Generated SQL uses wrong table or column names

Notion AI does not know your database schema. If you write a vague prompt like “show user data,” the AI may invent table names such as “users” or “user_data” that do not exist in your database. To avoid this, always include the exact table and column names from your schema in the prompt. If you have many columns, list the ones you need explicitly.

AI produces syntax errors for specific database dialects

Notion AI may default to generic SQL syntax. For example, it might use TOP instead of LIMIT for SQL Server, or miss PostgreSQL-specific operators like ILIKE. Always specify the database type at the beginning of the prompt. After generation, double-check dialect-specific syntax such as date functions, string concatenation, and limit clauses.

Complex queries with multiple CTEs or window functions fail

Notion AI handles simple and moderately complex queries well, but it struggles with multi-level common table expressions, recursive queries, and advanced window functions. For these cases, break the query into smaller parts.

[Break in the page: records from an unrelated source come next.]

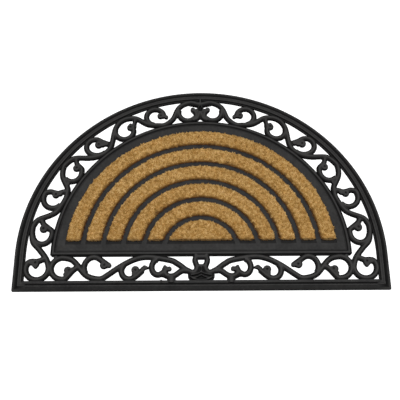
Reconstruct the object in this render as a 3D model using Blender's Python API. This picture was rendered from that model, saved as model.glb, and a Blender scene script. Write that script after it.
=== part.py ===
"""Half-round doormat: a moulded rubber base with an openwork scroll border, and six coir inserts.

Sizes are in millimetres and are turned into metres where a mesh is made. Places on the mat are
(across, up): across from the middle line, up from the straight front edge. The left half of the
scroll border is given, and the right half mirrors it.
"""

import math
from collections import namedtuple

import bmesh
import bpy

MM = 0.001
SHARP_ANGLE = math.radians(40)

# The whole mat
WIDTH = 750.0
DEPTH = 450.0
ARCH_RADIUS = WIDTH / 2
ARCH_CENTRE = DEPTH - ARCH_RADIUS
ARCH_STEPS = 48

# Every piece of the base starts below the ground, at slightly different depths, and is cut level at 0
BOTTOM = -1.0
UNDERSIDE_STEP = 0.02
GROUND_CUTTER = 10.0

# Mouldings, as (distance in from the edge, height)
FRAME_MOULDING = (
    (0.0, 3.6),
    (1.2, 4.8),
    (6.4, 5.2),
    (8.0, 7.8),
    (10.0, 9.4),
    (12.2, 8.2),
    (14.4, 6.0),
    (16.0, 7.8),
    (18.0, 8.4),
    (20.2, 7.4),
    (21.5, 5.4),
)
FRONT_BAND_SHARE = 0.95
PANEL_MOULDING = (
    (0.0, 5.6),
    (1.8, 7.4),
    (4.0, 8.0),
    (6.6, 6.8),
    (9.0, 4.6),
    (11.0, 5.4),
)
PANEL_RADIUS = 303.0
PANEL_FRONT = 72.6
PANEL_STEPS = 40

# Coir inserts
COIR_CENTRE = 76.4
COIR_FRONT = 103.2
COIR_PITCH = 40.75
COIR_WIDTH = 30.6
COIR_DISC_RADIUS = 71.5
COIR_ARCHES = 5
COIR_TOP = 11.0
COIR_ROUNDING = 2.0
COIR_STEP_LENGTH = 20.0
LEAST_OUTER_STEPS = 12
LEAST_INNER_STEPS = 8
POCKET_DEPTH = 1.6
POCKET_CUTTER_RISE = 1.0
SEAT_GAP = 0.3

# Scroll bars and their buds
BAR_HALF_WIDTH = 5.1
BAR_SECTION = ((1.0, BOTTOM), (0.88, 6.4), (0.0, 8.8), (-0.88, 6.4), (-1.0, BOTTOM))
SMOOTH_STEPS = 8
CURL_STEP = 20.0
LEAST_CURL_STEPS = 4
MOST_TURN = math.radians(30)
MOST_STEP = 18.0
LEAST_STEP = 3.0
BUD_SIDES = 8
BUD_SECTION = ((1.0, BOTTOM), (0.88, 6.2), (0.5, 8.4))
TIP_RADIUS = 5.0

Curl = namedtuple("Curl", "name centre half_width half_height start turn tail buds")
Vine = namedtuple("Vine", "name line end_curl")

CURLS = (
    Curl("corner", (-327.8, 46.4), 22.8, 22.2, 12, -232,
         ((-338, 62.6), (-330, 62), (-322, 64.4), (-314, 68)),
         ((-339.5, 60.2, 6.8), (-331.5, 55.9, 8), (-330.5, 52.4, 4.5))),
    Curl("beside corner", (-277.2, 47.2), 22.8, 22.2, 90, 195,
         ((-264, 33.6), (-256.5, 42.6), (-250.8, 47.4), (-245.5, 49.5)),
         ((-266, 43, 7.8), (-258, 43.4, 5.2), (-270, 34, 4.5), (-291.5, 69.5, 4))),
    Curl("front outer", (-215, 49.2), 19.2, 21.4, 215, -150,
         ((-197, 61.4), (-184, 51.9)), ((-194.5, 53.3, 8.2), (-184.5, 52.6, 5.2))),
    Curl("front middle", (-143.5, 41.4), 15.8, 16.6, 135, 155,
         ((-131, 29.8), (-120, 39.6), (-110.8, 46.3)),
         ((-131.5, 43, 8.2), (-134, 35, 4.5), (-122, 41.2, 5.2), (-110.8, 46.3, TIP_RADIUS))),
    Curl("front inner", (-87.2, 49.2), 13.0, 15.7, 95, 225,
         ((-74, 43.9), (-73.3, 47.8)),
         ((-63, 45.8, 5.2), (-67.5, 44.6, 5.4), (-68.5, 38.5, 5), (-73.2, 48, 4.6))),
    Curl("side lower", (-322.9, 120.9), 19.9, 22.0, 190, 185,
         ((-312.5, 134), (-321.5, 141.8), (-326, 149.5)), ((-320.8, 131.2, 8.4), (-321, 138, 5.5))),
    Curl("side upper", (-306.2, 198.6), 20.5, 21.2, 320, -180,
         ((-313, 214.4), (-305, 212.2), (-296.5, 210.6), (-288, 213.4), (-281, 214.4)),
         ((-301.5, 206.8, 7.6), (-293, 209.6, 6.2))),
    Curl("arch first", (-270.3, 259.4), 19.7, 22.0, 225, 155,
         ((-262.2, 277.9), (-264, 286.9)), ((-262, 267.3, 7.6), (-277.5, 231, 4))),
    Curl("arch second", (-220.8, 317.8), 23.0, 19.5, 320, -200,
         ((-221.5, 335.6), (-211.5, 330.4), (-202, 326.6), (-196, 324.4)),
         ((-218, 322.6, 8.2), (-209.5, 322.4, 5.5), (-201.5, 324.4, 5.6))),
    Curl("arch third", (-163.9, 355.4), 19.9, 19.2, 170, 210,
         ((-143.5, 369.9), (-143, 380.9)), ((-151.2, 363.8, 7.4), (-151, 369, 4))),
    Curl("arch fourth", (-97.9, 389.9), 19.1, 18.8, 262, -232,
         ((-78.4, 393.9), (-73.5, 388.4)), ((-86.5, 392, 7.2), (-79.5, 389.6, 5), (-73.3, 387.9, 5))),
    Curl("arch top", (-27.0, 399.1), 19.8, 20.0, 165, 150,
         ((-8.8, 387.8), (-7, 395.8), (-9.2, 402.2), (-15.5, 405.3)),
         ((-15.5, 405, TIP_RADIUS), (-8.2, 403, 4.2), (-9.2, 418.8, 5), (-10, 381.4, 4.4))),
)
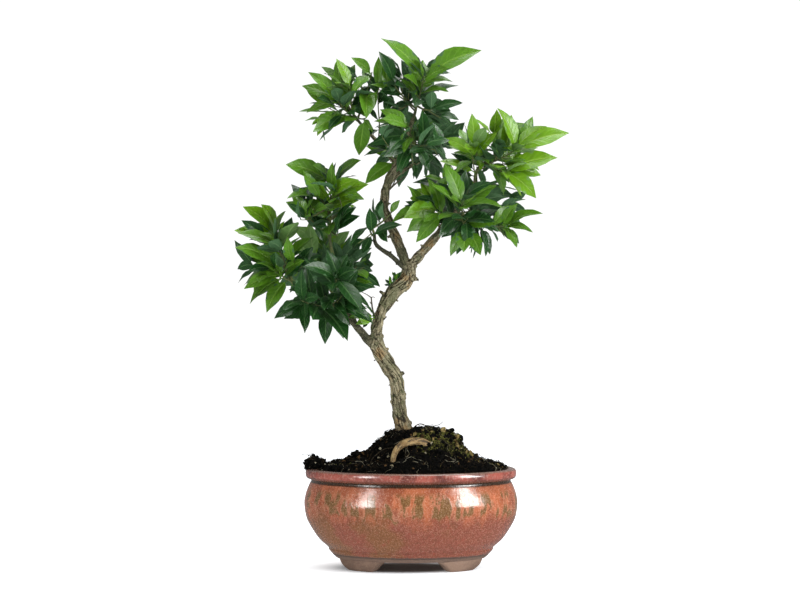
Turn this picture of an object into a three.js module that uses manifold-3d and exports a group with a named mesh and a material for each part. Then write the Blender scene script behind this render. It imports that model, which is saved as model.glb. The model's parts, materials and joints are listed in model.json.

Generate each part separately and combine them manually in your database client.

Notion AI Free vs Plus vs Business: SQL Generation Limits Compared

Item Free Plan (AI Add-on) Plus / Business / Enterprise Plans
AI response limit 30 responses per member per month Unlimited responses
Maximum prompt length Approximately 2,000 characters Approximately 2,000 characters
Code block output Supported — SQL appears in a code block Supported — SQL appears in a code block
Cost $10 per member per month Included in plan cost

If you generate SQL frequently, the Free plan’s monthly limit may be insufficient. Consider upgrading to a Plus or Business plan to remove the cap. All plans support the same AI features, including code generation and syntax highlighting.

After generating a query, you can ask Notion AI to explain the SQL with a follow-up prompt such as “Explain this query step by step.” This helps you understand the generated code and learn SQL patterns. You can also use the Ask AI to edit option to modify an existing query, for example by adding a WHERE clause or changing the sort order.